> [WHAT IS REQUIRED]:
Starting at the top of the entries below, set down each line exactly as written, and stop after the line containing "of one slope.".

Dataset excerpt
- - - -

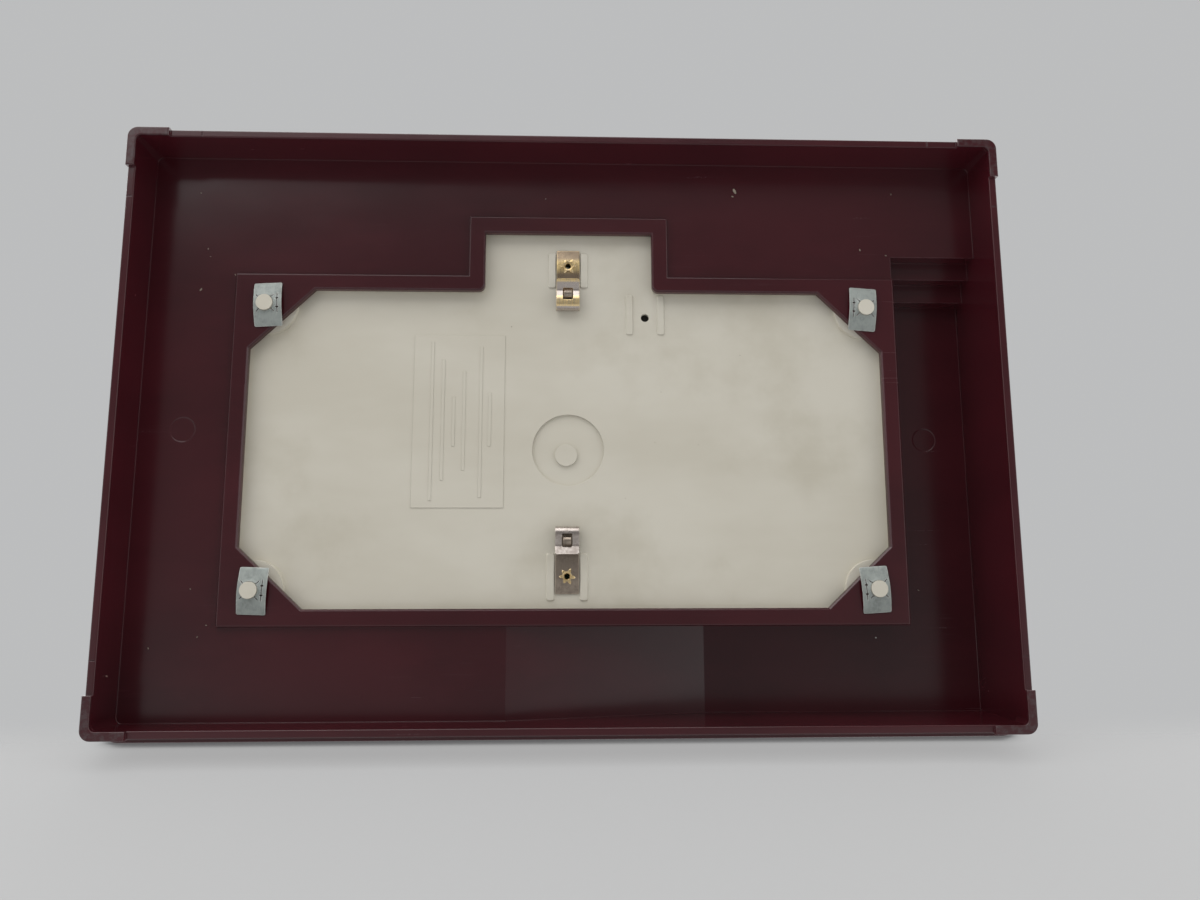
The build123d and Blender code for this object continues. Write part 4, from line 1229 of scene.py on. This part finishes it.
@dataclass
class Shingles:
    """Separate shingles laid over the courses of the main roof and the bay's roof.

    Args:
        half_x: half length of the main roof's eaves.
        half_y: half depth of the main roof's eaves.
        mid_y: the ridge's place along Y.
        foot_z: height of the first course's butt.
        rise: height of a course.
        slope: the roof's slope in degrees.
        courses: number of courses on the main roof.
        bay_half: half width of the bay's roof.
        bay_front: front edge of the bay's roof.
        lap: how far a course's butt stands out.
        wide: mean width of a shingle.
        gap: gap between shingles.
        butt: thickness at a shingle's lower edge.
        tail: thickness at its upper edge.
        sunk: place of its underside, just inside the roof.
        least: narrowest shingle that is laid.
        tuck: how far the bay's courses run under the main roof's.
    """

    half_x: float = 127.4
    half_y: float = 71.75
    mid_y: float = 6.25
    foot_z: float = 96.6
    rise: float = 3.6
    slope: float = 34.0
    courses: int = 13
    bay_half: float = 41.8
    bay_front: float = -87.7
    lap: float = 0.35
    wide: float = 8.6
    gap: float = 0.35
    butt: float = 0.55
    tail: float = 0.12
    sunk: float = -0.05
    least: float = 0.8
    tuck: float = 2.0

    def _slope(self, axis: int, sign: int, half: float, middle: float) -> Slope:
        """Makes the frame of one slope.

        Args:
            axis: 0 when the slope rises along X and 1 when it rises along Y.
            sign: side of the ridge that the slope is on.
            half: distance from the ridge to the eaves.
            middle: what the ridge, or the start of the courses, has as its Y.

        Returns:
            A function that turns (along, run inward, thickness) into a point in millimetres.
        """
        turn = math.radians(self.slope)
        tangent, sine, cosine = math.tan(turn), math.sin(turn), math.cos(turn)

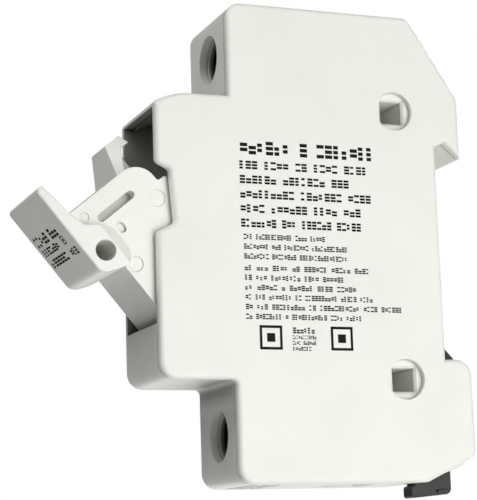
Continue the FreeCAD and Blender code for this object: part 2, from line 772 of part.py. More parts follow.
def make_fuse_carrier():
    """Drawn shut, then turned open about its trunnions."""
    body = new_body("fuse_carrier")
    grip = [
        (d.grip_front_y, d.grip_top_z),
        (d.grip_back_y, d.grip_top_z),
        (d.lip_root_y, d.plate_top_z),
        (d.neck_step_y, d.neck_step_z),
        (d.neck_brow_y, d.neck_brow_z),
        (d.neck_rear_y, d.neck_rear_high_z),
        (d.neck_rear_y, d.neck_rear_low_z),
        (d.neck_foot_y, d.neck_foot_z),
        (d.grip_heel_y, d.grip_heel_z),
        (d.grip_front_y, d.grip_low_z),
    ]
    slab(body, -d.half_width, d.half_width, grip)
    round_corners(body, d.grip_round, [(d.grip_front_y, d.grip_top_z)])
    round_corners(body, d.grip_low_round, [(d.grip_front_y, d.grip_low_z)])
    round_corners(body, d.grip_back_round, [(d.grip_back_y, d.grip_top_z), (d.grip_heel_y, d.grip_heel_z)])
    brow = [(d.neck_brow_y, d.neck_brow_z), (d.neck_rear_y, d.neck_rear_low_z)]
    round_corners(body, d.neck_round, brow)
    side = d.half_width.value
    dress(body, "Fillet", d.soft_edge, lambda edge: in_plane_x(edge, side) or in_plane_x(edge, -side))
    # The neck ramps down to the plates behind the lock hole
    ramp = new_sketch(body, "XY_Plane", d.neck_step_z)
    outside = d.half_width + d.past
    for sign in (-1, 1):
        add_polygon(ramp, [
            (d.half_width * sign, d.ramp_start_y),
            (outside * sign, d.ramp_start_y),
            (outside * sign, d.ramp_end_y),
            (d.carrier_half_x * sign, d.ramp_end_y),
        ])
    pocket(body, ramp, d.neck_step_z)
    # The two side plates and what joins them, as one block
    half = d.carrier_half_x
    plate = [
        (d.lip_root_y - d.soft_edge, d.plate_top_z),
        (d.neck_step_y - d.soft_edge, d.neck_step_z),
        (d.plate_front_y, d.neck_foot_z + d.past),
        (d.plate_front_y, d.plate_bottom_z),
        (d.plate_tail_y, d.plate_bottom_z),
        (d.plate_tail_y, d.plate_tail_z),
        (d.plate_bow_y, d.plate_bow_z),
        (d.plate_shelf_y, d.plate_step_z),
        (d.plate_rear_y, d.plate_step_z),
        (d.plate_rear_y, d.plate_top_z),
    ]
    slab(body, -half, half, plate)
    round_corners(body, d.heel_round, [(d.plate_front_y, d.plate_bottom_z)])
    round_corners(body, d.plate_round, [(d.plate_rear_y, d.plate_top_z)])
    round_corners(body, d.dip_round, [(d.plate_rear_y, d.plate_step_z)])
    round_corners(body, d.bow_round, [(d.plate_bow_y, d.plate_bow_z)])
    tail = [(d.plate_tail_y, d.plate_bottom_z), (d.plate_tail_y, d.plate_tail_z)]
    round_corners(body, d.tail_round, tail)
    # Arm that reaches up behind the grip and hooks over the fuse's upper end
    arm_front = [
        (d.hook_rear_y, d.arm_top_z),
        (d.arm_front_top_y, d.arm_top_z),
        (d.arm_front_low_y, d.plate_top_z - d.dip_round),
        (d.arm_front_low_y, d.arm_foot_z),
    ]
    near_rear = [
        (d.arm_web_rear_y, d.arm_foot_z),
        (d.arm_web_rear_y, d.plate_top_z),
        (d.arm_web_top_y, d.fuse_top_z),
        (d.hook_rear_y, d.fuse_top_z),
    ]
    slab(body, -half, d.arm_split_x, arm_front + [(d.hook_rear_y, d.arm_foot_z)])
    slab(body, d.arm_split_x - d.lap, d.arm_side_low_x, arm_front + near_rear)
    wedge = new_sketch(body, "XZ_Plane", -d.hook_rear_y - d.lap)
    add_polygon(wedge, [
        (d.arm_side_top_x, d.arm_top_z + d.past),
        (d.arm_side_top_x, d.arm_top_z),
        (d.arm_side_low_x, d.plate_top_z),
        (half, d.plate_top_z),
        (half, d.arm_top_z + d.past),
    ])
    cut_forward(body, wedge, d.hook_rear_y - d.arm_front_low_y + d.past)
    # Seat of the fuse: a round-fronted channel, open to the rear
    seat = new_sketch(body, "XY_Plane", d.fuse_top_z)
    add_circle(seat, ZERO, d.fuse_axis_y, d.fuse_seat_radius)
    depth = d.fuse_top_z - d.plate_bottom_z + d.past
    pocket(body, seat, depth)
    gate = new_sketch(body, "XY_Plane", d.fuse_top_z)
    seat_half = d.fuse_seat_radius
    add_rectangle(gate, -seat_half, seat_half, d.fuse_axis_y, d.plate_tail_y + d.past)
    pocket(body, gate, depth)
    # Hollow core between the plates, open into the fuse channel
    core = box_points(d.core_front_y, d.fuse_axis_y, d.core_low_z, d.core_high_z)
    sink(body, -d.core_half_x, d.core_half_x, core)
    rods(body, -d.trunnion_end_x, d.trunnion_end_x, [(d.pivot_y, d.pivot_z, d.trunnion_radius)])
    # Hole for a seal wire or a padlock
    bores(body, -outside, outside, [(d.lock_y, d.lock_z, d.lock_radius)])
    # Guide slots, detent dimples and shallow round marks on both plates
    slot_half = d.slot_width * 0.5
    guide = box_points(d.slot_front_y, d.slot_rear_y, d.slot_z - slot_half, d.slot_z + slot_half)
    dimple_half = d.dimple_width * 0.5
    dimple = box_points(
        d.dimple_y - dimple_half, d.dimple_y + dimple_half,
        d.dimple_z - d.dimple_length, d.dimple_z + d.dimple_length,
    )
    marks = [
        (d.mark_rear_y, d.mark_rear_z, d.mark_rear_radius),
        (d.mark_low_y, d.mark_low_z, d.mark_low_radius),
        (d.mark_front_y, d.mark_front_z, d.mark_front_radius),
    ]
    for low_x, high_x in both_sides(half, d.slot_depth):
        sink(body, low_x, high_x, guide)
    for low_x, high_x in both_sides(half, d.dimple_depth):
        sink(body, low_x, high_x, dimple)
    for low_x, high_x in both_sides(half, d.mark_depth):
        bores(body, low_x, high_x, marks)
    slot_ends = [
        (y, d.slot_z + slot_half * sign)
        for y in (d.slot_front_y, d.slot_rear_y) for sign in (-1, 1)
    ]
    round_corners(body, slot_half * NEARLY_ROUND, slot_ends)
    dimple_ends = [
        (d.dimple_y + dimple_half * sign_y, d.dimple_z + d.dimple_length * sign_z)
        for sign_y in (-1, 1) for sign_z in (-1, 1)
    ]
    round_corners(body, dimple_half * NEARLY_ROUND, dimple_ends)
    body.setExpression("Placement", carrier_placement())
    document.recompute()
    return body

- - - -

> [RESPONSE TO THIS EXERCISE]:
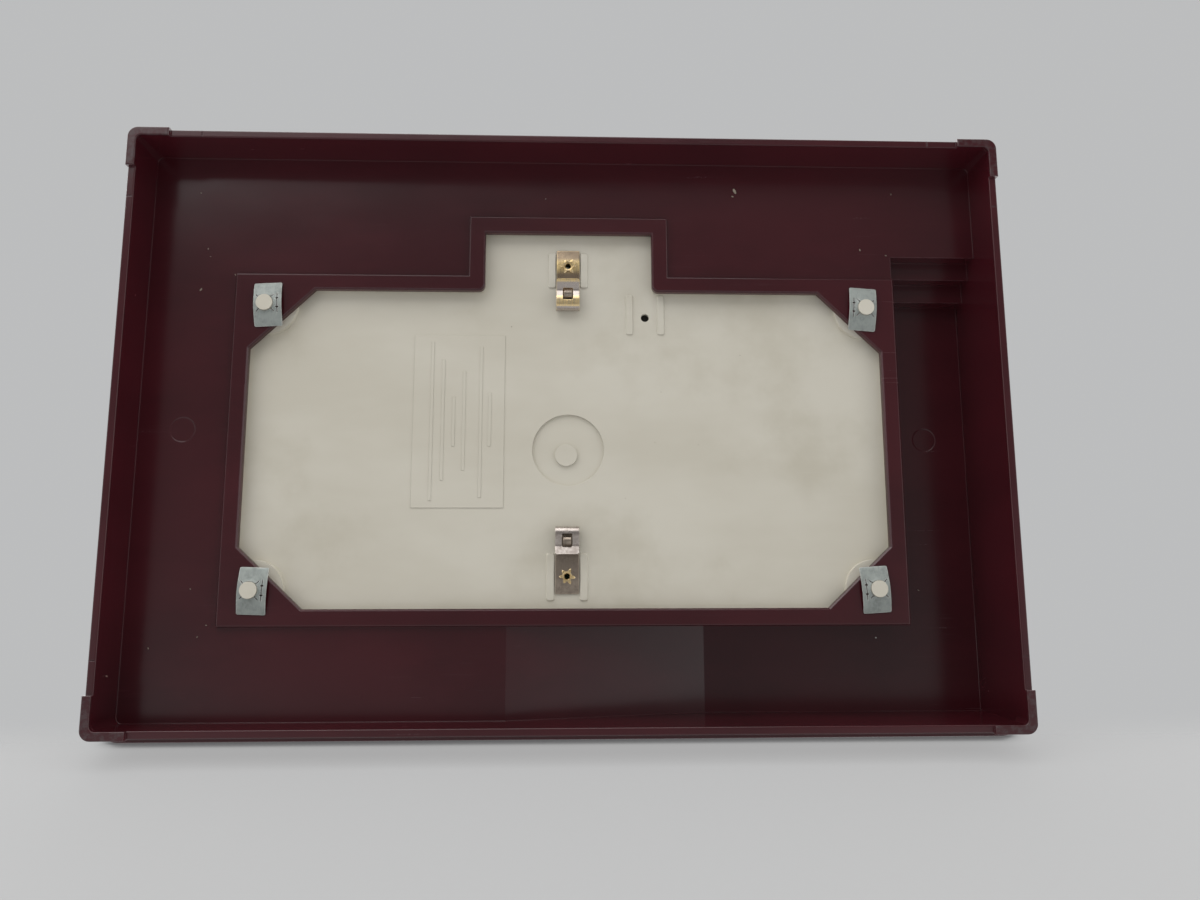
The build123d and Blender code for this object continues. Write part 4, from line 1229 of scene.py on. This part finishes it.
@dataclass
class Shingles:
    """Separate shingles laid over the courses of the main roof and the bay's roof.

    Args:
        half_x: half length of the main roof's eaves.
        half_y: half depth of the main roof's eaves.
        mid_y: the ridge's place along Y.
        foot_z: height of the first course's butt.
        rise: height of a course.
        slope: the roof's slope in degrees.
        courses: number of courses on the main roof.
        bay_half: half width of the bay's roof.
        bay_front: front edge of the bay's roof.
        lap: how far a course's butt stands out.
        wide: mean width of a shingle.
        gap: gap between shingles.
        butt: thickness at a shingle's lower edge.
        tail: thickness at its upper edge.
        sunk: place of its underside, just inside the roof.
        least: narrowest shingle that is laid.
        tuck: how far the bay's courses run under the main roof's.
    """

    half_x: float = 127.4
    half_y: float = 71.75
    mid_y: float = 6.25
    foot_z: float = 96.6
    rise: float = 3.6
    slope: float = 34.0
    courses: int = 13
    bay_half: float = 41.8
    bay_front: float = -87.7
    lap: float = 0.35
    wide: float = 8.6
    gap: float = 0.35
    butt: float = 0.55
    tail: float = 0.12
    sunk: float = -0.05
    least: float = 0.8
    tuck: float = 2.0

    def _slope(self, axis: int, sign: int, half: float, middle: float) -> Slope:
        """Makes the frame of one slope.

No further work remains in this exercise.